Short Premium Table 5 (saved 11-27-18)

I find this table interesting because it gives clues about how the naked straddle might be biased in order to be more profitable. Once again, the middle two volatility groups show a greater failure rate to the downside. I don’t know why this is and I wouldn’t want to make too much of it especially without knowing whether the differences are statistically significant (see critical commentary in the third-to-last paragraph here). I do see that overall, failure rate is unanimously higher to the upside, which makes me wonder about centering the straddles above the money.

I would like to see the distribution of losing trades over time in order to evaluate stability. Are many losing trades clumped together in close proximity—perhaps in bearish environments? “Since 2007,”* we have been mostly in a bull market. We won’t always been in a bull market. Do the statistics look different for bull and bear? If so, then is there something robust we can use as a regime filter to identify type of market environment? Consider a simple moving average. We could test over a range of periods (e.g. 50 to 250 days by increments of 25) to get sample sizes above and below. We could then look at loss percentages. An effective regime filter would have statistically significantly different loss percentages above vs. below at a period(s) surrounded by other values that also show significant loss percentage differences above vs. below.

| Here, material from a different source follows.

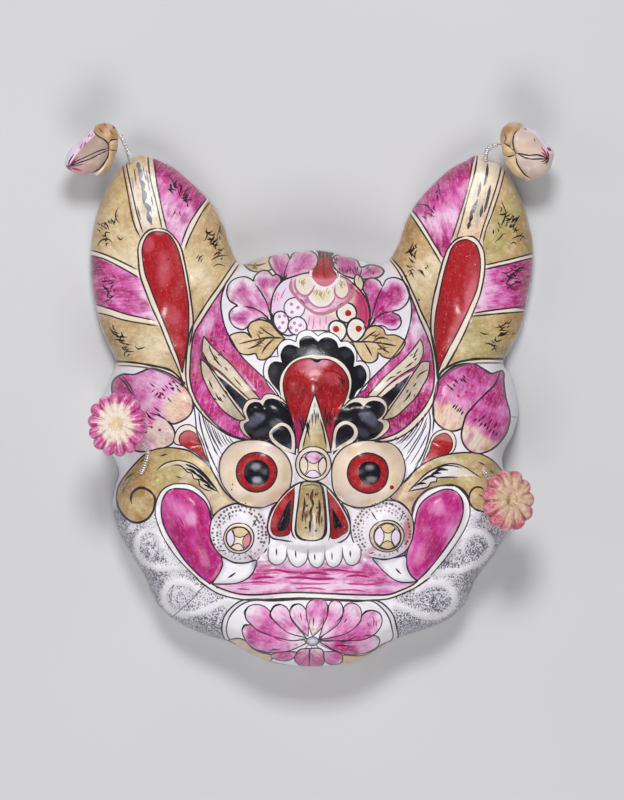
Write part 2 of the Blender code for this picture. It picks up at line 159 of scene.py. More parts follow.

The last two rows are not crystal clear. The first row of the previous table (in Part 2) mentioned expiration. I’m guessing these are similarly average percentage price changes between trade entry and expiration. I shouldn’t have to guess. Methodology should be thoroughly explained for every section of text, at least, if not for every table (when needed).

Assuming these do refer to expiration, I would be interested to see corresponding values for winning trades and a statistical analysis with p-value along with sample sizes (as always!). I would expect to see significant differences. Non-significant differences would be an important check on research validity.

I have rarely found things to go perfectly the first time through in backtesting. While it might look bad to see confirming metrics fail to confirm, a corrective tweak would go a long way toward establishing report credibility. As a critical audience, which we should always be if prepared to risk our hard-earned money in live-trading, it is very important to see an accurate documentation of research flow along with everything that was [not] considered, included, or left out. Remember high school or college lab where you had to turn in scribbly/illegible lab notebooks at the end to make sure you did real work?

* Assuming this descriptor, given several sections earlier, still applies. Even if it does, the
   descriptor itself does a poor job as discussed in the second full paragraph here.